The family also said police did not collect evidence in the apartment. Shantell Fields, Smith-Fields’ mother, told Yahoo News that she found a condom with semen inside her daughter’s apartment, along with a pill that the family believes may be a sedative.
Smith-Fields’ brother, Jetter, told Rolling Stone other pieces of evidence appeared uncollected.
“The first night we saw cups there, flipped plates and the lube. The cops didn’t take any of the cups to test the liquor,” Jetter told the publication. “There was a big stain of blood in the middle of her bed, with streaks going to the right side.”
The family also claims Bridgeport Police were unprofessional in their handling of the investigation, and told the family to stop calling the department. The family’s attorney, Darnell Crosland, said Detective Kevin Cronin failed to properly notify Fields of her daughter’s death, and that LaFountain has not been questioned as a suspect.
“There’s a typical protocol that’s followed when you have a situation like this,” Crosland told Yahoo News. “If you have a husband or wife or boyfriend or girlfriend call the police because one of them is dead, typically the person who is surviving is pivotal to the investigation. Most times they are looked at as a suspect because they were the last person with the deceased, and in this particular case, the police have been very hesitant to even call this person a ‘person of interest.’”
The family announced Sunday they would be suing the department.
“We’re filing a lawsuit here in Bridgeport to compel them to process this case, to protect this family, and to give them the equal rights they deserve under the Connecticut Constitution,” Crosland told NBC Connecticut.

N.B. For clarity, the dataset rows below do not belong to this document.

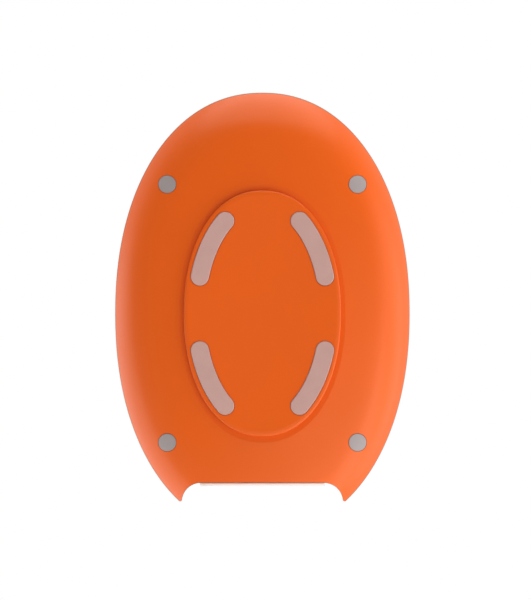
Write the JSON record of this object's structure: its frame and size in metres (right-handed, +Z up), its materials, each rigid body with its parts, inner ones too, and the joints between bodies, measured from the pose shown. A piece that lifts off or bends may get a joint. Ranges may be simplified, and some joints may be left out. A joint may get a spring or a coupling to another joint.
{
  "type": "scoop rescue board",
  "caption": "Oval dished rescue board, open at one end, with a raised oval base plate, curved grip pads and plugged screw wells underneath.",
  "frame": {"origin": "on the ground, at the middle of the board's footprint", "axes": "+Y towards the closed head end, the open mouth at -Y, +Z up out of the dish, +X to the left of someone facing -Y with the dish up"},
  "size_m": [0.4044, 0.5614, 0.064],
  "materials": {
    "orange_shell": "satin gloss moulded orange polyethylene",
    "pale_panel": "fine matt off-white",
    "grey_plug": "matt warm grey",
    "steel": "stainless, turned",
    "brass": "plain turned",
    "foam": "closed-cell foam",
    "gasket": "matt",
    "silicone": "matt translucent pink-brown"
  },
  "bodies": {
    "root": {"lower_shell": "orange_shell", "upper_panel": "pale_panel", "foam_core": "foam", "rim_gasket": "gasket", "base_plate": "orange_shell", "grip_pad_head_left": "silicone", "grip_pad_head_right": "silicone", "grip_pad_mouth_left": "silicone", "grip_pad_mouth_right": "silicone", "screw_plug_head_left": "grey_plug", "screw_plug_head_right": "grey_plug", "screw_plug_mouth_left": "grey_plug", "screw_plug_mouth_right": "grey_plug", "shell_screw_head_left": "steel", "shell_screw_head_right": "steel", "shell_screw_mouth_left": "steel", "shell_screw_mouth_right": "steel", "washer_head_left": "steel", "washer_head_right": "steel", "washer_mouth_left": "steel", "washer_mouth_right": "steel", "threaded_insert_head_left": "brass", "threaded_insert_head_right": "brass", "threaded_insert_mouth_left": "brass", "threaded_insert_mouth_right": "brass", "base_screw_head_left_1": "steel", "base_screw_head_left_2": "steel", "base_screw_head_right_1": "steel", "base_screw_head_right_2": "steel", "base_screw_mouth_left_1": "steel", "base_screw_mouth_left_2": "steel", "base_screw_mouth_right_1": "steel", "base_screw_mouth_right_2": "steel"}
  },
  "joints": []
}
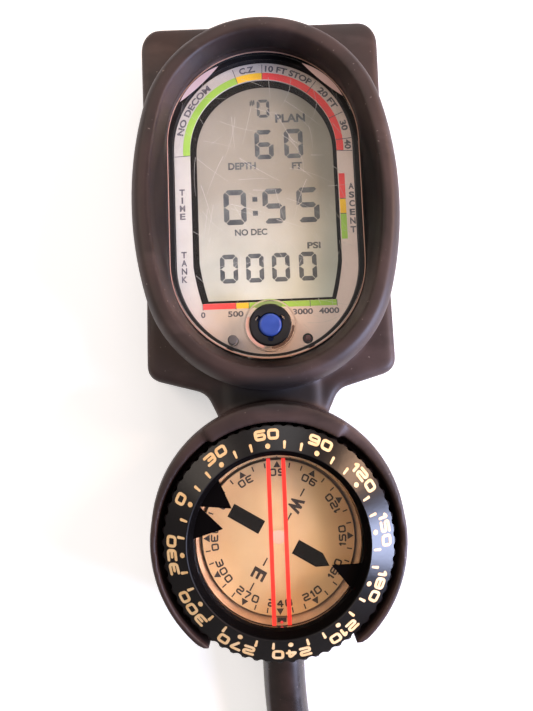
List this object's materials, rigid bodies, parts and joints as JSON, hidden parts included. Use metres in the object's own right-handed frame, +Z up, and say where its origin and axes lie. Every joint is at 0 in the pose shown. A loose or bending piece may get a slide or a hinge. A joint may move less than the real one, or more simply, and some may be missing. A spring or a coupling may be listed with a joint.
{
  "type": "dive computer console",
  "caption": "Air-integrated dive computer and turning-bezel compass in one rubber boot, with a high-pressure hose and fitting.",
  "frame": {"origin": "bottom centre of the console without its hose, on the surface it lies on", "axes": "+Z up towards the diver's eye, +Y along the console towards the computer end, +X to the right"},
  "size_m": [0.1711, 0.3815, 0.0334],
  "materials": {
    "boot_rubber": "moulded matt rubber",
    "case_plastic": "fine texture",
    "seal_rubber": "smooth",
    "clear_lens": "polished, lightly scratched",
    "dial_print": "printed plate, satin",
    "mask_black": "printed, satin",
    "display_glass": "display glass",
    "reflector": "white",
    "contact_rubber": "smooth",
    "board": "solder mask",
    "screw_steel": "turned",
    "chip_plastic": "moulded",
    "can_steel": "drawn",
    "disc_brass": "plain",
    "battery_steel": "drawn",
    "contact_brass": "plain",
    "button_blue": "polished",
    "collar_plastic": "moulded",
    "contact_pin": "worn",
    "lamp_red": "moulded lens",
    "sensor_steel": "turned",
    "fitting_chrome": "plated brass",
    "spool_brass": "turned",
    "ferrule_steel": "crimped",
    "compass_plastic": "moulded",
    "capsule_bowl": "smooth",
    "capsule_clear": "polished",
    "lubber_red": "printed",
    "card_print": "printed",
    "magnet_iron": "plain",
    "jewel": "polished",
    "bezel_plastic": "fine texture",
    "hose_rubber": "extruded cover"
  },
  "bodies": {
    "console": {"battery": "battery_steel", "battery_contacts": "contact_brass", "bezel_click_spring": "screw_steel", "board_screws": "screw_steel", "button_collar": "collar_plastic", "button_seal": "seal_rubber", "button_spring": "screw_steel", "button_switch": "chip_plastic", "capsule_lens": "capsule_clear", "circuit_board": "board", "compass_base": "compass_plastic", "compass_capsule": "capsule_bowl", "computer_case": "case_plastic", "computer_lens": "clear_lens", "console_boot": "boot_rubber", "contact_strips": "contact_rubber", "depth_sensor": "sensor_steel", "dial_mask": "mask_black", "dial_plate": "dial_print", "far_ferrule": "ferrule_steel", "far_fitting": "fitting_chrome", "far_seal": "seal_rubber", "hose": "hose_rubber", "hose_coil": "hose_rubber", "hose_ferrule": "ferrule_steel", "hose_swivel": "fitting_chrome", "inlet_nut": "fitting_chrome", "lcd_panel": "display_glass", "lcd_reflector": "reflector", "lens_seal": "seal_rubber", "lubber_lines": "lubber_red", "pivot_pin": "screw_steel", "pressure_inlet": "fitting_chrome", "pressure_sensor": "sensor_steel", "processor_chip": "chip_plastic", "sound_disc": "disc_brass", "spool_seals": "seal_rubber", "swivel_spool": "spool_brass", "timing_crystal": "can_steel", "warning_lamp": "lamp_red", "wet_contact": "contact_pin"},
    "bezel": {"bezel": "bezel_plastic"},
    "card": {"compass_card": "card_print", "card_magnet": "magnet_iron", "pivot_jewel": "jewel"},
    "button": {"push_button": "button_blue"},
    "battery_cap": {"battery_cap": "case_plastic", "battery_cap_seal": "seal_rubber"}
  },
  "joints": [
    {"name": "bezel_spin", "type": "hinge", "parent": "console", "child": "bezel", "pos_m": [0, -0.0613, 0.027], "axis": [0, 0, 1], "continuous": true},
    {"name": "card_spin", "type": "hinge", "parent": "console", "child": "card", "pos_m": [0, -0.0613, 0.0228], "axis": [0, 0, 1], "continuous": true},
    {"name": "button_press", "type": "slide", "parent": "console", "child": "button", "axis": [0, 0, -1], "range_m": [0, 0.0008], "stiffness_N_per_m": 2500, "springref_m": -0.0004, "deforming": ["button_spring"]},
    {"name": "battery_cap_turn", "type": "hinge", "parent": "console", "child": "battery_cap", "pos_m": [0, 0.052, 0.003], "axis": [0, 0, 1], "range_deg": [0, 90]}
  ]
}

The family has set up a GoFundMe to hire a private investigator to look into the death.
“In the beginning of this nightmare out family was extremely mistreated by The Bridgeport Police Department who as we stated initially declined to investigate Lauren’s untimely death,” the family wrote on the GoFundMe page. “Although BDP has now decided to begin to conduct an investigation, our family would like to conduct one of our own!”
Federal authorities have arrested five Bridgeport officials in the last two years, including the former police chief, Armando J. Perez, who was sentenced to prison last year for rigging his own hiring process to ensure he became the city’s top cop.